REQUEST: Reproduce each line exactly. Skip none.

SUPPLIED DATA:
________

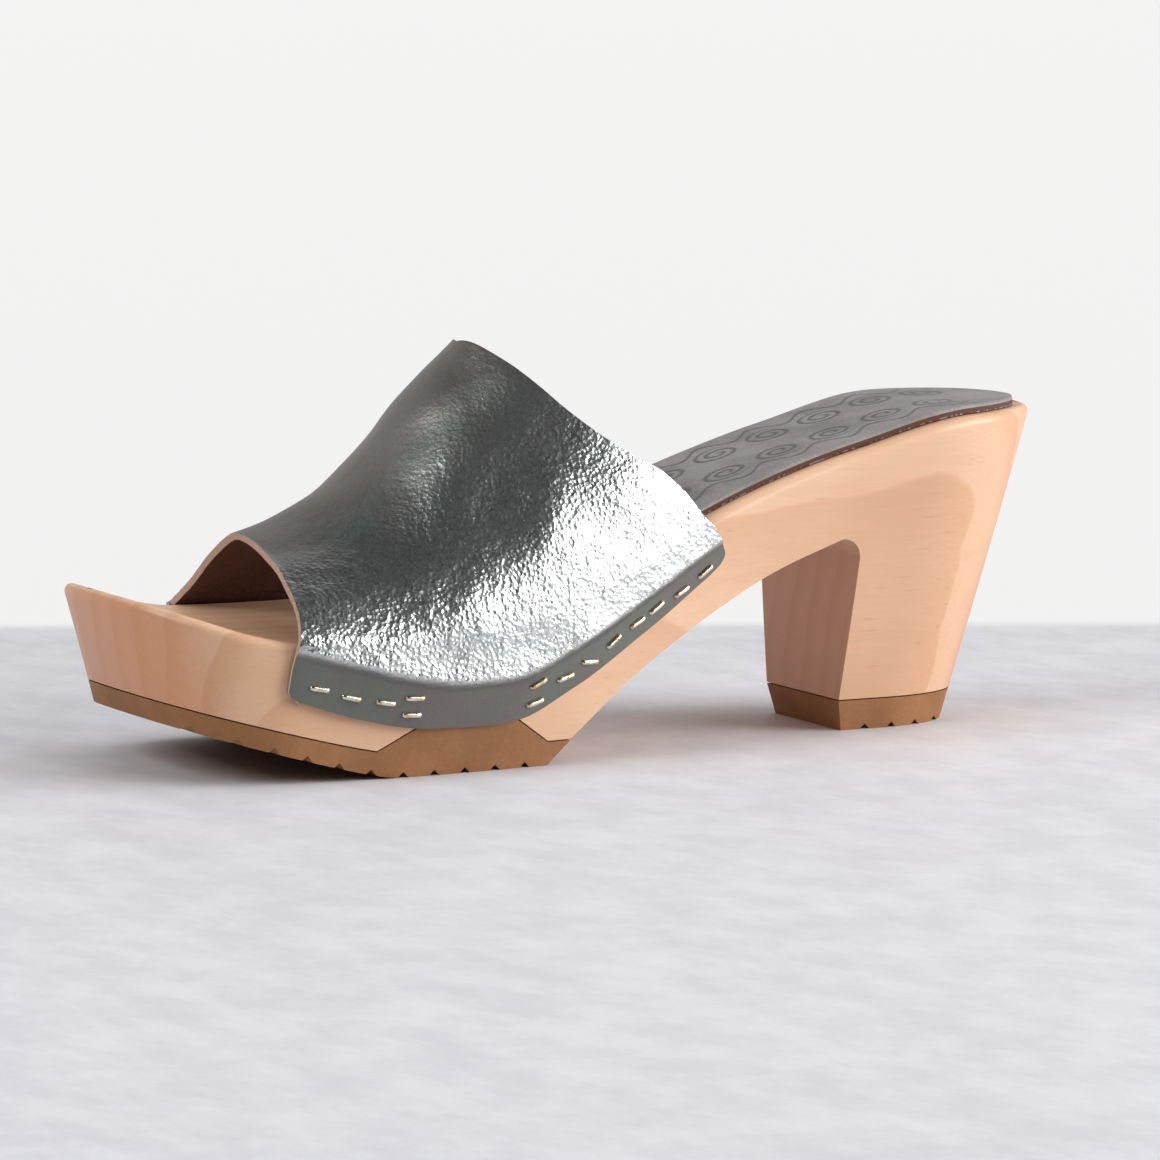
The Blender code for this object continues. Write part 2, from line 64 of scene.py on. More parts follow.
class Field:
    """An output socket of a material. Arithmetic on it adds Math nodes and gives new fields."""

    def __init__(self, finish, socket):
        self.finish = finish
        self.socket = socket

    def math(self, operation, *others):
        values = dict(enumerate((self,) + others))
        return self.finish.node("ShaderNodeMath", {"operation": operation}, values)

    def __add__(self, other):
        return self.math("ADD", other)

    def __sub__(self, other):
        return self.math("SUBTRACT", other)

    def __rsub__(self, other):
        return self * -1.0 + other

    def __mul__(self, other):
        return self.math("MULTIPLY", other)

    def __truediv__(self, other):
        return self.math("DIVIDE", other)

    def __pow__(self, other):
        return self.math("POWER", other)

    __radd__ = __add__
    __rmul__ = __mul__

    def step(self, low, high):
        """Smooth step: 0 below low, 1 above high. A low above high turns it round."""
        values = {"Value": self, "From Min": low, "From Max": high}
        settings = {"interpolation_type": "SMOOTHSTEP"}
        if low < high:
            return self.finish.node("ShaderNodeMapRange", settings, values)
        values.update({"From Min": high, "From Max": low})
        return 1.0 - self.finish.node("ShaderNodeMapRange", settings, values)


class Nodes:
    """A node tree and the nodes that are added to it."""

    def __init__(self, tree):
        self.tree = tree

    def plug(self, socket, value):
        if isinstance(value, Field):
            self.tree.links.new(value.socket, socket)
        else:
            socket.default_value = value

    def node(self, kind, settings, values, output=0):
        """A node of the kind, with its settings first and then its sockets' values or links."""
        made = self.tree.nodes.new(kind)
        for name, value in settings.items():
            setattr(made, name, value)
        for socket, value in values.items():
            self.plug(made.inputs[socket], value)
        return Field(self, made.outputs[output])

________

SOLUTION TO THIS EXERCISE:
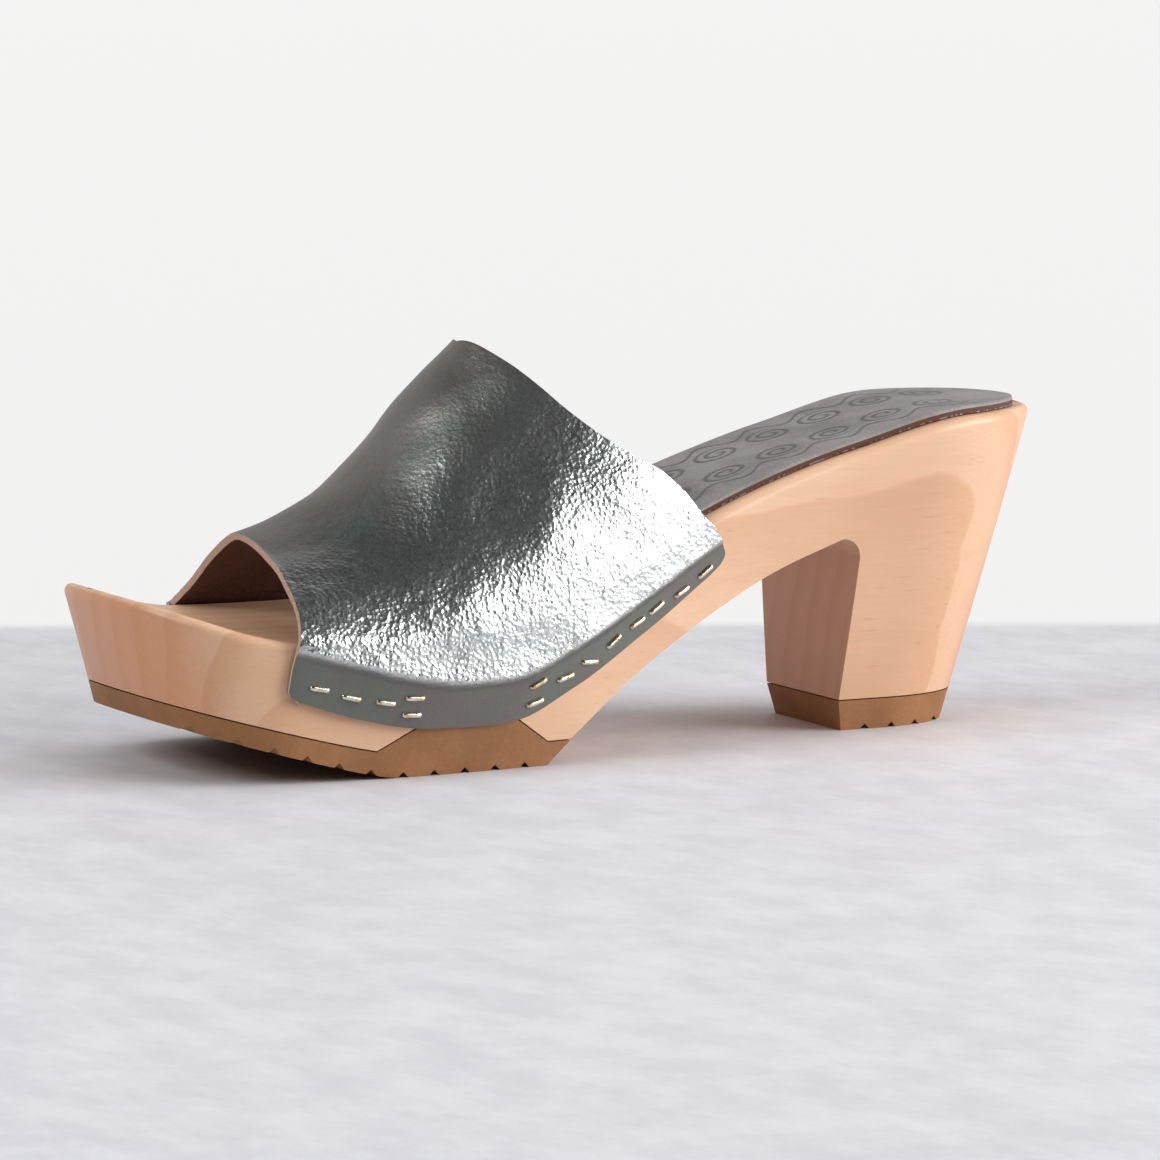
The Blender code for this object continues. Write part 2, from line 64 of scene.py on. More parts follow.
class Field:
    """An output socket of a material. Arithmetic on it adds Math nodes and gives new fields."""

    def __init__(self, finish, socket):
        self.finish = finish
        self.socket = socket

    def math(self, operation, *others):
        values = dict(enumerate((self,) + others))
        return self.finish.node("ShaderNodeMath", {"operation": operation}, values)

    def __add__(self, other):
        return self.math("ADD", other)

    def __sub__(self, other):
        return self.math("SUBTRACT", other)

    def __rsub__(self, other):
        return self * -1.0 + other

    def __mul__(self, other):
        return self.math("MULTIPLY", other)

    def __truediv__(self, other):
        return self.math("DIVIDE", other)

    def __pow__(self, other):
        return self.math("POWER", other)

    __radd__ = __add__
    __rmul__ = __mul__

    def step(self, low, high):
        """Smooth step: 0 below low, 1 above high. A low above high turns it round."""
        values = {"Value": self, "From Min": low, "From Max": high}
        settings = {"interpolation_type": "SMOOTHSTEP"}
        if low < high:
            return self.finish.node("ShaderNodeMapRange", settings, values)
        values.update({"From Min": high, "From Max": low})
        return 1.0 - self.finish.node("ShaderNodeMapRange", settings, values)


class Nodes:
    """A node tree and the nodes that are added to it."""

    def __init__(self, tree):
        self.tree = tree

    def plug(self, socket, value):
        if isinstance(value, Field):
            self.tree.links.new(value.socket, socket)
        else:
            socket.default_value = value

    def node(self, kind, settings, values, output=0):
        """A node of the kind, with its settings first and then its sockets' values or links."""
        made = self.tree.nodes.new(kind)
        for name, value in settings.items():
            setattr(made, name, value)
        for socket, value in values.items():
            self.plug(made.inputs[socket], value)
        return Field(self, made.outputs[output])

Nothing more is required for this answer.